An r-adaptive, high-order discontinuous Galerkin method for flows with attached shocks

This work extends the method developed in [1, 2] that uses a high-order discontinuous Galerkin discretization and optimization-based r-adaptivity to track discontinuous solutions of conservation laws with the underlying mesh and provide high-order accurate approximations without additional stabilization techniques, e.g., limiting or artificial viscosity, to problems with shocks attached to curved boundaries. Central to the framework is an optimization problem whose solution is a shock-aligned mesh and the correspondingDGapproximation to the flow; in this sense, the framework is an implicit tracking method, which distinguishes it from methods that aim to explicitly mesh the shock surface.
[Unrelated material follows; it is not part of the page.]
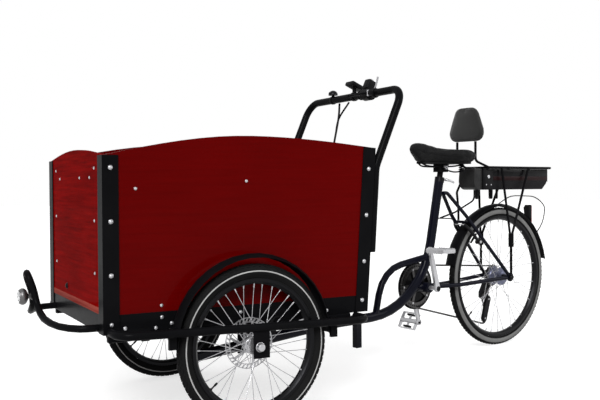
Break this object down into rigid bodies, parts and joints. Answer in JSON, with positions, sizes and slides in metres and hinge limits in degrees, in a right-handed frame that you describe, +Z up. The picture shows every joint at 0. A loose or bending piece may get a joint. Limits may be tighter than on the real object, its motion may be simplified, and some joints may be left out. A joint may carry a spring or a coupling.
{
  "type": "electric cargo tricycle",
  "caption": "Electric cargo tricycle with a red wooden load box between two steered front wheels, a step-through rear frame, crank drive, rear rack with battery and a saddle with backrest.",
  "frame": {"origin": "on the ground, under the middle of the overall size, with the front module parked turned eight degrees to the right", "axes": "+X forward along the rear frame, +Y to the rider's left, +Z up"},
  "size_m": [2.5342, 0.9828, 1.1311],
  "materials": {
    "black_alloy": "black anodised alloy",
    "black_paint": "satin black powder coat on steel",
    "black_plastic": "matt black moulded plastic",
    "chain_steel": "oiled dark steel",
    "navy_paint": "gloss blue-black paint on steel tube",
    "red_lacquer": "gloss lacquered birch plywood, deep red",
    "red_lens": "red moulded lens in a black housing",
    "saddle_cover": "black grained cover over foam",
    "silver_metal": "bright aluminium and stainless wire",
    "tyre_rubber": "black road tyre"
  },
  "bodies": {
    "rear_frame": {"frame": "navy_paint", "rear_stays": "navy_paint", "rear_axle": "black_alloy", "rear_fender": "black_paint", "tail_light": "red_lens", "seat_post": "black_paint", "saddle": "saddle_cover", "backrest_pad": "saddle_cover", "rack": "black_paint", "battery": "black_plastic", "controller_case": "black_plastic", "battery_lead": "black_plastic", "chain": "chain_steel", "derailleur": "black_alloy"},
    "rear_wheel": {"rear_wheel_tyre": "tyre_rubber", "rear_wheel_rim": "black_alloy", "rear_wheel_hub_and_spokes": "silver_metal", "cassette": "chain_steel"},
    "crank": {"crankset": "silver_metal", "chainring_and_guard": "black_plastic"},
    "left_pedal": {"pedal_left": "silver_metal"},
    "right_pedal": {"pedal_right": "silver_metal"},
    "front_module": {"sub_frame": "black_paint", "outer_rail_left": "black_paint", "outer_rail_right": "black_paint", "front_axle_left": "black_alloy", "front_axle_right": "black_alloy", "box_side_left": "red_lacquer", "box_side_right": "red_lacquer", "box_front_panel": "red_lacquer", "box_rear_panel": "red_lacquer", "box_floor": "red_lacquer", "corner_post_front_left": "black_paint", "corner_post_front_right": "black_paint", "corner_post_rear_left": "black_paint", "corner_post_rear_right": "black_paint", "handlebar": "black_paint", "bell": "silver_metal", "display_unit": "black_plastic", "brake_lever": "black_plastic", "brake_cables": "black_plastic", "bumper": "black_paint", "headlight": "black_plastic", "front_fender_left": "black_paint", "front_fender_right": "black_paint"},
    "left_front_wheel": {"front_wheel_left_tyre": "tyre_rubber", "front_wheel_left_rim": "black_alloy", "front_wheel_left_hub_and_spokes": "silver_metal"},
    "right_front_wheel": {"front_wheel_right_tyre": "tyre_rubber", "front_wheel_right_rim": "black_alloy", "front_wheel_right_hub_and_spokes": "silver_metal"}
  },
  "joints": [
    {"name": "steering", "type": "hinge", "parent": "rear_frame", "child": "front_module", "pos_m": [0.72368, -0.00904, 0.2], "axis": [0, 0, 1], "range_deg": [-27, 43]},
    {"name": "left_front_wheel_spin", "type": "hinge", "parent": "front_module", "child": "left_front_wheel", "pos_m": [0.69873, 0.38829, 0.2493], "axis": [0.1392, 0.9903, 0], "continuous": true},
    {"name": "right_front_wheel_spin", "type": "hinge", "parent": "front_module", "child": "right_front_wheel", "pos_m": [0.59018, -0.38412, 0.2493], "axis": [0.1392, 0.9903, 0], "continuous": true},
    {"name": "rear_wheel_spin", "type": "hinge", "parent": "rear_frame", "child": "rear_wheel", "pos_m": [-0.91632, -0.00904, 0.31526], "axis": [0, 1, 0], "continuous": true},
    {"name": "crank_spin", "type": "hinge", "parent": "rear_frame", "child": "crank", "pos_m": [-0.44057, -0.00904, 0.3], "axis": [0, 1, 0], "continuous": true},
    {"name": "left_pedal_spin", "type": "hinge", "parent": "crank", "child": "left_pedal", "pos_m": [-0.39887, 0.06696, 0.46481], "axis": [0, 1, 0], "continuous": true},
    {"name": "right_pedal_spin", "type": "hinge", "parent": "crank", "child": "right_pedal", "pos_m": [-0.48227, -0.08504, 0.13519], "axis": [0, 1, 0], "continuous": true}
  ]
}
The optimization problem is solved using a sequential quadratic programming method that simultaneously converges the mesh and DG solution, which is critical to avoids nonlinear stability issues that would come from computing a DG solution on a unconverged (non-aligned) mesh. In the case of a shock attached to a curved boundary, the mesh coordinates are parametrized in terms of a reduced set of degrees of freedom and a mapping that ensures boundary nodes always conform to the appropriate boundary. We use the proposed method to solve for the inviscid, transonic flow around a NACA0012 airfoil. The framework generates a mesh that successfully tracks the attached shock and provides an accurate flow approximation on a relatively coarse mesh.